Thursday, April 2, 2015

Continued Discussion of Revolt in Chilean Catholic Church: Pope's Refusal to Reassess Appointment of Juan Barros Endangers Reputation as Reformer

As a follow-up to the previous items I've posted (here and here) on the revolt in the Chilean Catholic church after Pope Francis chose to ignore the pleas of many Catholics that he not appoint Juan Barros  bishop of Osorno, Chile, when survivors of abuse report that Barros helped cover up the sex crimes of Father Fernando Karadima, some excerpts from recent articles worth reading:

Kristine Ward for National Survivor Advocates Coalition (NSAC): 

It is important to be clear here by making and letting this appointment of Bishop Barros stand Pope Francis is declaring that he is not going to take action against those who aided and abetted abusers. He is going to protect them. 
We have Bishop Robert Finn of the Diocese of Kansas City- St. Joseph as a glaring example of that. 
Now, Bishop Barros. 
The problem of sexual abuse needs no other hand for its correction than Pope Francis'. 
This appointment gives the back of it to survivors.

Barbara Dorris for Survivors Network of Those Abused by Priests (SNAP): 

Many times, a pontiff has pledged reform but done nothing. 
This time, a pontiff has pledged reform but done just the opposite. 
Here’s a question worth asking: By every indication, Fr. Karadima's accusers have been consistent and been deemed credible by multiple sources. So if they are telling the truth about child sex abuse by Fr. Karadima, why would they lie about cover up allegations against Bishop Barros? 
And a better question: Why won't Pope Francis even listen to them or insist that his aides listen to them?
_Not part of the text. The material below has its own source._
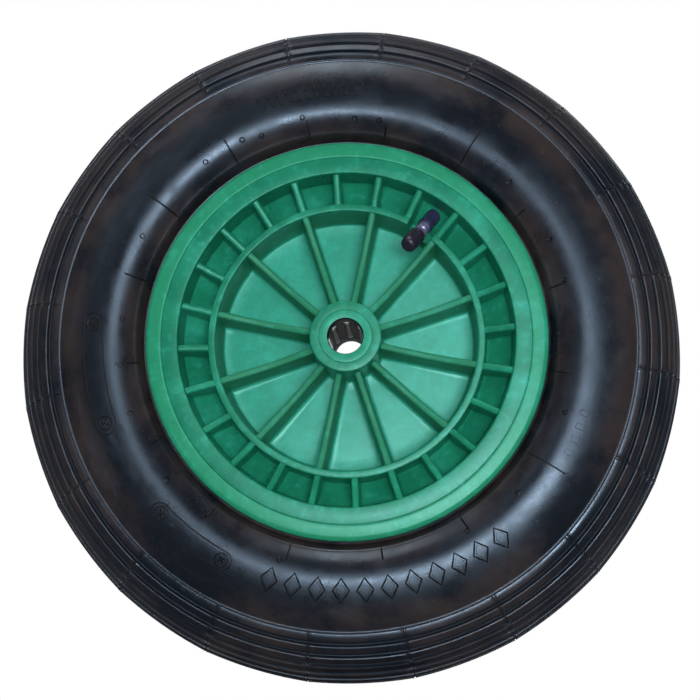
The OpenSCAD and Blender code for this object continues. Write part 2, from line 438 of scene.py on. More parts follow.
@dataclass(frozen=True)
class TyreRubber(Finish):
    """Moulded tyre rubber: blue-black, with brownish patches outside the bulge and near the bead painted on
    as a reflection of light from above, smears of dust, a painted highlight along the shoulder ridge, painted
    shade in the grooves and fine grain.

    Radii, reaches from the tread arc's centre and the width of an edge are in metres. The plain factors in
    surface are the share of each mark in the colour, the roughness or the relief.
    """

    # Brownish colour painted on as a reflection of light from above, in cloudy patches outside the bulge and
    # near the bead.
    bloom: Colour = (0.034, 0.023, 0.021)
    # Pale colour of the dust smears, specks and scratches, and of the painted highlight line along the
    # shoulder ridge.
    dust: Colour = (0.07, 0.08, 0.10)
    # Near-black painted into the tread grooves: painted shade.
    groove_shade: Colour = (0.0015, 0.0018, 0.0035)
    bulge_bloom: Band = (0.147, 0.160)
    bead_bloom: Band = (0.122, 0.136)
    tread: Band = (0.1685, 0.1725)
    tread_c: float = 0.15483
    groove_shade_reach: Band = (0.0434, 0.0443)
    shoulder: Band = (0.1663, 0.1682)
    bloom_band: Band = (0.38, 0.62)
    dust_band: Band = (0.56, 0.8)
    edge: float = 0.0004
    relief_m: float = 0.00030
    smear_stretch: Point2 = (3.0, 60.0)
    scratch_stretch: Stretch = (1.0, 1.0, 14.0)
    scratch_turn: float = 0.9
    grain: Grain = Grain(1100.0, 2.0)
    cloud: Grain = Grain(15.0, 6.0, 0.66)
    blotch: Grain = Grain(52.0, 4.0, 0.6)
    fine: Grain = Grain(160.0, 5.0, 0.7)
    speck: Grain = Grain(520.0, 1.0, 0.5, (0.74, 0.80))
    smear: Grain = Grain(1.3, 6.0, 0.65, (0.5, 0.8))
    scratch: Grain = Grain(95.0, 4.0, 0.7, (0.69, 0.76))

    def surface(self, book: Book, place: Any) -> tuple[Any, Wire, Wire]:
        """See Finish."""
        radius, smear_place = round_axle(book, place, *self.smear_stretch)
        along = book.along_axle(place)
        reach = ((radius - self.tread_c) * (radius - self.tread_c) + along * along).root()
        tread = radius.step(*self.tread)
        # Painted shade in the tread grooves.
        groove_shade = tread * (1.0 - reach.step(*self.groove_shade_reach))
        # A thin band on the shoulder ridge, which gets a painted highlight line.
        low, high = self.shoulder
        shoulder = radius.step(low, low + self.edge) * (1.0 - radius.step(high - self.edge, high))
        cloud = book.noise(place, self.cloud)
        blotch = book.noise(place, self.blotch)
        fine = book.noise(place, self.fine)
        scratch_place = book.mapped(place, self.scratch_stretch, self.scratch_turn)
        # Painted reflection: brownish cloudy patches outside the bulge and near the bead.
        near_bead = 1.0 - radius.step(*self.bead_bloom)
        bloom = (radius.step(*self.bulge_bloom) + near_bead) * cloud.step(*self.bloom_band)
        dust_and_glint_share = book.noise(smear_place, self.smear) * 0.24 + fine.step(*self.dust_band) * 0.10
        dust_and_glint_share = dust_and_glint_share + book.noise(place, self.speck) * 0.4 + book.noise(scratch_place, self.scratch) * 0.26
        # Less dust on the tread, and a painted highlight line along the shoulder ridge.
        dust_and_glint_share = dust_and_glint_share * (1.0 - 0.7 * tread) + 0.3 * shoulder
        colour = book.mix(dust_and_glint_share, book.mix(bloom, self.colour, self.bloom), self.dust)
        roughness = self.roughness + 0.42 * (cloud - MEAN) + 0.34 * (blotch - MEAN) + 0.14 * (fine - MEAN)
        roughness = roughness + 0.10 * tread + 0.35 * dust_and_glint_share + 0.25 * groove_shade
        relief = 0.12 * book.noise(place, self.grain) + 0.12 * fine + 0.5 * blotch
        # The grooves take their painted shade last.
        return book.mix(groove_shade, colour, self.groove_shade), roughness, relief * (1.0 - 0.8 * tread)


@dataclass(frozen=True)
class GroundSteel(Finish):
    """Ground steel with fine marks round the roller: near-black along its middle, with near-white ends
    painted on as a highlight.
    """

    grease: Colour = (0.010, 0.009, 0.016)
    # Distance along the axle, in metres, where the roller ends take their painted highlight.
    painted_glint: Band = (0.0215, 0.0230)
    shade: float = 0.82
    relief_m: float = 0.00001
    stretch: Stretch = (1.0, 14.0, 1.0)
    marks: Grain = Grain(420.0, 4.0, 0.6)

    def surface(self, book: Book, place: Any) -> tuple[Any, Wire, Wire]:
        """See Finish."""
        marks = book.noise(book.mapped(place, self.stretch), self.marks)
        along = book.along_axle(place)
        # Painted highlight: the roller ends take the near-white steel colour.
        painted_glint = (along * along).root().step(*self.painted_glint)
        colour = book.mix(painted_glint, self.grease, book.mix(marks, self.dark(), self.colour))
        return colour, self.roughness + self.uneven * (marks - MEAN), marks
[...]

Jennifer Haselberger at her Canonical Consultation blog:

[T]his is the awful truth — this is the situation in which the Church finds itself. It is simply unable to impose, as anything more than a romantic ideal, the requirement that only those with an absolutely 100 percent record of child protection can hold positions of trust in the Church. 
It should not come as a surprise to Marie Collins or others on the Pontifical Commission that this is the case. It is obvious to anyone paying attention to these issues that many of those currently in the episcopacy or other important leadership positions are far from meeting the 100% test, and that fact is extremely unlikely to change anytime in the near future. If this is unacceptable to Marie Collins, both she and other like-minded members of the Pontifical Commission may want to hand in their resignations now.
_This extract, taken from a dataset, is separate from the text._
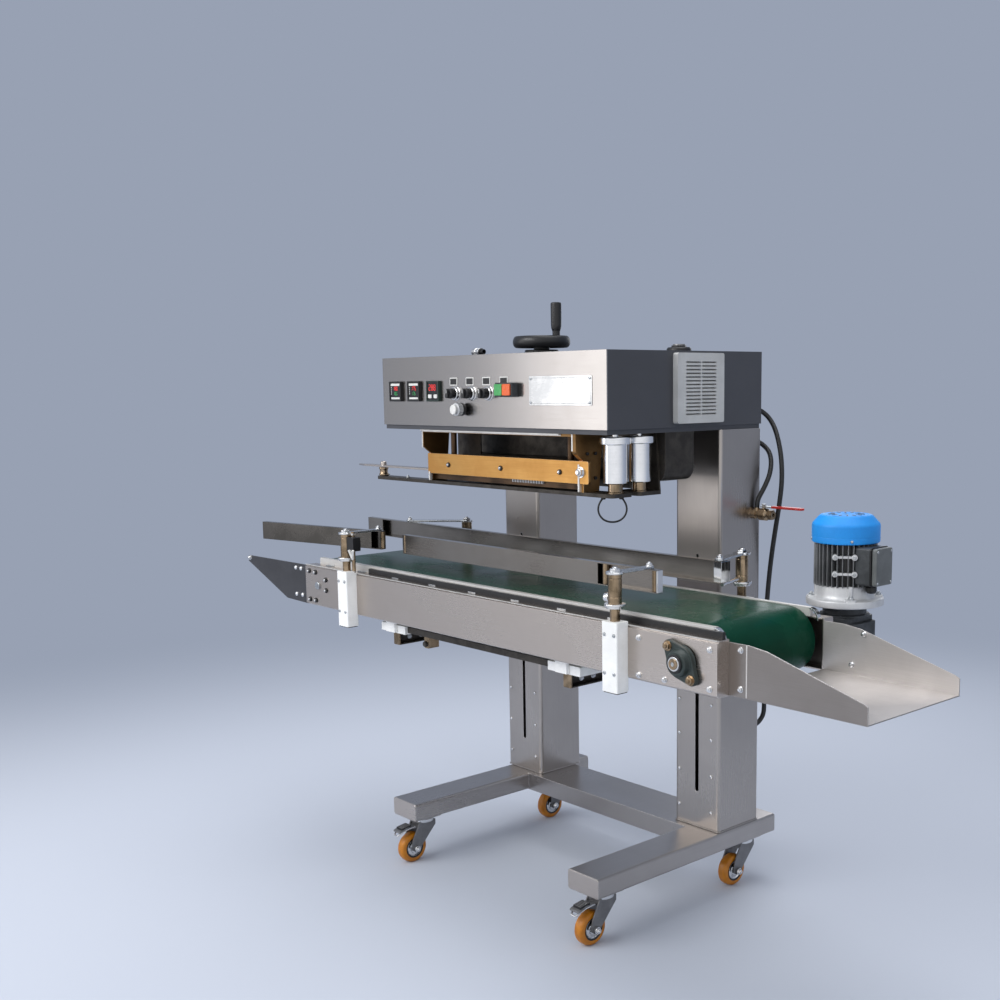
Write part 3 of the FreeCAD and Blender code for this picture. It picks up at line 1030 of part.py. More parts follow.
os.makedirs("parts", exist_ok=True)
for obj in nodes:
    obj.Shape.exportStep(os.path.join("parts", obj.Label + ".step"))
    if len(obj.Shape.Solids) != 1:
        print("solids in", obj.Label, len(obj.Shape.Solids))
print(len(nodes), "nodes written")
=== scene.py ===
import logging
import math
from collections.abc import Callable
from dataclasses import dataclass, field
from enum import Enum

import bmesh
import bpy
from mathutils import Matrix, Vector


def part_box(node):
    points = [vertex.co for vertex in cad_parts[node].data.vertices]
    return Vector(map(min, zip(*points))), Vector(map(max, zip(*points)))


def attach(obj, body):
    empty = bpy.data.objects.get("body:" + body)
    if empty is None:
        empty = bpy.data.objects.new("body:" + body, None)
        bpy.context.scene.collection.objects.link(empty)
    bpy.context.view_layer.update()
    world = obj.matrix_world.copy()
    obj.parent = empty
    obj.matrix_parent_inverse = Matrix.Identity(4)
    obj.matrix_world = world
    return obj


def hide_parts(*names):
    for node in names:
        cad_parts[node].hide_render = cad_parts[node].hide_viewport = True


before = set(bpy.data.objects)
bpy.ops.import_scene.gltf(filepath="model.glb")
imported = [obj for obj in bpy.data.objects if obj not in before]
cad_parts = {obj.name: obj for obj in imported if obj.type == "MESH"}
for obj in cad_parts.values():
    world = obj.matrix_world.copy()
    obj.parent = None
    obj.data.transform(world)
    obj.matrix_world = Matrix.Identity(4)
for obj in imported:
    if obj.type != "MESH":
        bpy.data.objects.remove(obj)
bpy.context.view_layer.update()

LOG = logging.getLogger("band_sealer")
MM = 0.001
SMOOTH_ANGLE = math.radians(36)
Point = tuple[float, float, float]
Flat = tuple[float, float]
Span = tuple[float, float]


def linear(colour: str) -> tuple[float, float, float, float]:
    """Turns an sRGB hex colour to linear values.

    Args:
        colour: The colour as #rrggbb.

    Returns:
        Red, green, blue and alpha.
    """
    parts = [int(colour[i:i + 2], 16) / 255 for i in (1, 3, 5)]
    return (*[c / 12.92 if c <= 0.04045 else ((c + 0.055) / 1.055) ** 2.4 for c in parts], 1.0)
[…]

Jerry Slevin at his Christian Catholicism blog: 

The Chile Church rebellion, and the pope's continuing mishandling of it, makes clear that the pope's top priority as absolute monarch is to protect his "noble bishops" at almost any cost, even risking innocent children. For shame!! Once again, a pope foolishly refuses to admit he made a mistake in transferring this bishop, likely in part since any admission of mistakes by popes undercuts papal claims to "infallible" power, the keystone of post-1870 papal power.
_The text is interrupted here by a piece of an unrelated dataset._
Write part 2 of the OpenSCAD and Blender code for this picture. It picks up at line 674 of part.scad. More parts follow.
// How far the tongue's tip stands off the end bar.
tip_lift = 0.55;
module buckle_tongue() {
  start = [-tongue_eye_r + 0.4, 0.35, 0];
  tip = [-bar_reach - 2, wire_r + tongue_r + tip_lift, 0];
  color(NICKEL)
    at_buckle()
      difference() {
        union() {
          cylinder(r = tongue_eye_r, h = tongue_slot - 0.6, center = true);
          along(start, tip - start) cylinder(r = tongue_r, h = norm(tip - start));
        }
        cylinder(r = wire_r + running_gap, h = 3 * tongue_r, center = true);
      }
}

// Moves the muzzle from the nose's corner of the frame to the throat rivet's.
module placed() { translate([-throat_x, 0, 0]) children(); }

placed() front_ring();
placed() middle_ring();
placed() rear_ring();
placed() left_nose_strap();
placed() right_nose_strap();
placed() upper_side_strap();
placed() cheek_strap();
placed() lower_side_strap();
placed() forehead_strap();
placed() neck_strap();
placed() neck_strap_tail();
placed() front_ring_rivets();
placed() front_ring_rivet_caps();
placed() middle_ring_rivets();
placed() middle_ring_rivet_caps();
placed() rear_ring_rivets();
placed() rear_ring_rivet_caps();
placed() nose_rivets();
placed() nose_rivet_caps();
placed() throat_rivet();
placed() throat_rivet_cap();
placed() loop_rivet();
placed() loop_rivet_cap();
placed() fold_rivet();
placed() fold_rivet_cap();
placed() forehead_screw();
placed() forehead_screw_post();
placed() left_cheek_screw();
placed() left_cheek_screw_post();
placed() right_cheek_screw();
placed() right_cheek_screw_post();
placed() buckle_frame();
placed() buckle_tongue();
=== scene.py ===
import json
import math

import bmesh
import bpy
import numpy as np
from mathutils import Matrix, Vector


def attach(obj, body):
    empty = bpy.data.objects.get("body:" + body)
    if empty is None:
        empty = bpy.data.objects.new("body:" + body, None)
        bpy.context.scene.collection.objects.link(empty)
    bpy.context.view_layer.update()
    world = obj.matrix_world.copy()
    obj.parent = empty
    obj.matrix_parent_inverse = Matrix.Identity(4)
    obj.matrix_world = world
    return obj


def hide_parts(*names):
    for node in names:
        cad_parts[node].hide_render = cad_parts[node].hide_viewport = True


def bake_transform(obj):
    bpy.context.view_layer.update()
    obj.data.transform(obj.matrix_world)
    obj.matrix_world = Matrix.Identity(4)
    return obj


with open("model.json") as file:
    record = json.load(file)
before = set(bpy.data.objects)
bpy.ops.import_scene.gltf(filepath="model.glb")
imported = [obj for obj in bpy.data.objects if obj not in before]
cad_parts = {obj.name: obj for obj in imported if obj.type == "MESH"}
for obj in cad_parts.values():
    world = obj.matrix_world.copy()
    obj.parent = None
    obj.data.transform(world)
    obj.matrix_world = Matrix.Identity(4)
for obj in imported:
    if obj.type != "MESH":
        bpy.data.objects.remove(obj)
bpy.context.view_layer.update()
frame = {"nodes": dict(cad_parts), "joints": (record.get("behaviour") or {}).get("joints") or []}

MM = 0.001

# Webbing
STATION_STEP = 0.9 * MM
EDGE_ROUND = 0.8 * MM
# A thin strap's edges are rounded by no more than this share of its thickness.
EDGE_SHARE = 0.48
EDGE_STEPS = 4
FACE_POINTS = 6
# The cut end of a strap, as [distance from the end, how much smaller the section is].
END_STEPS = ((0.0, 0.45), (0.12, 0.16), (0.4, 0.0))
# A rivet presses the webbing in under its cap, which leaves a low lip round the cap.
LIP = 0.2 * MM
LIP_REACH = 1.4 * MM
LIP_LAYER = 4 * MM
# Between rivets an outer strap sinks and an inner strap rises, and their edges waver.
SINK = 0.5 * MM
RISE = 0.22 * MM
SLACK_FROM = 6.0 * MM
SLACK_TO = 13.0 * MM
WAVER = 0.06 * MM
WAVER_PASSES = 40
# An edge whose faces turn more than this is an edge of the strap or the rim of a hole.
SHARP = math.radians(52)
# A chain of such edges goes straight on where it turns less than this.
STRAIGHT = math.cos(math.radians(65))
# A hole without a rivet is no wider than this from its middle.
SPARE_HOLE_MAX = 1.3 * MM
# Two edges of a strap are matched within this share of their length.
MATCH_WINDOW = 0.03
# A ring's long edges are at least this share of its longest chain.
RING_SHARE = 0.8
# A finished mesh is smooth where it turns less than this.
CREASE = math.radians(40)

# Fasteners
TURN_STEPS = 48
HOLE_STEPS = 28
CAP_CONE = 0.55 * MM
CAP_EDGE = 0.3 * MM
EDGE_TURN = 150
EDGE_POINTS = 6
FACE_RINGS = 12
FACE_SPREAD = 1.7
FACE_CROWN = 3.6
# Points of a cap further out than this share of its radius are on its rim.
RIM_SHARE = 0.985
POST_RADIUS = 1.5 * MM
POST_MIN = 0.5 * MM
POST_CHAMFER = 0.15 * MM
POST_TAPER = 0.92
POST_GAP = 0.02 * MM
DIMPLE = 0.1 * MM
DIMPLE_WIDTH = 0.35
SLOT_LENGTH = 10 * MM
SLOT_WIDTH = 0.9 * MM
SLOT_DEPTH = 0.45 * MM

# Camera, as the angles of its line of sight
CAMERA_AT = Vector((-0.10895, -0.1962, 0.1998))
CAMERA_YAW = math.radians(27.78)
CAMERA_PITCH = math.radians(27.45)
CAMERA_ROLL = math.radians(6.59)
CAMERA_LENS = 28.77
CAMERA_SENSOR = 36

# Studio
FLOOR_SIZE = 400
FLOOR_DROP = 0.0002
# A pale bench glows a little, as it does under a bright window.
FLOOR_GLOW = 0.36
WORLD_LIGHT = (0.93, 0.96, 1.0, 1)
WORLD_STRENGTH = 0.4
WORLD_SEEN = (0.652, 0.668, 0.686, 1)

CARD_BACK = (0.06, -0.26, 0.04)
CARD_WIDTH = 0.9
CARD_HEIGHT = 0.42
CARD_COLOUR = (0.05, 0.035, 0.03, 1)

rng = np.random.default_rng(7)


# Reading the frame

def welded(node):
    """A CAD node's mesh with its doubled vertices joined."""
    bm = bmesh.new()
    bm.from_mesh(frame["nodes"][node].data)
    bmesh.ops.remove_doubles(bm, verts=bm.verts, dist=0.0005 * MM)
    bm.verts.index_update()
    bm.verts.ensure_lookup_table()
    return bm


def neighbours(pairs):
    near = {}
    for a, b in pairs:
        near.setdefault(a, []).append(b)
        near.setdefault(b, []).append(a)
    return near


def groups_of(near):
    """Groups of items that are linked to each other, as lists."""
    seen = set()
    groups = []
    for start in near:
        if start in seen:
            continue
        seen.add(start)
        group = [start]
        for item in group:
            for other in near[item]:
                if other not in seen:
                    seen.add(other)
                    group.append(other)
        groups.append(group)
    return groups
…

Grant Gallicho at the Commonweal blog:

Some had hoped that pressure brought by members of the pope's new sexual-abuse commission—several of whom recently expressed grave reservations about the appointment—might persuade Francis to act, or Barros to resign. After all, just last month the pope said that "everything possible must be done to rid the church of the scourge of the sexual abuse of minors and to open pathways of reconciliation and healing for those who were abused." He even seemed to chide bishops who had used the excuse of not giving scandal to avoid addressing the issue. But yesterday the Holy See released a terse, curiously worded statement responding to the growing controversy: "Prior to the recent appointment of His Excellency Msgr. Juan de la Cruz Barros Madrid as bishop of Osorno, Chile, the Congregation for Bishops carefully examined the prelate’s candidature and did not find objective reasons to preclude the appointment." If this is Rome’s last word on Barros, then Francis should know that his decision has imperiled not only the Diocese of Osorno, but also his own reputation as a reformer.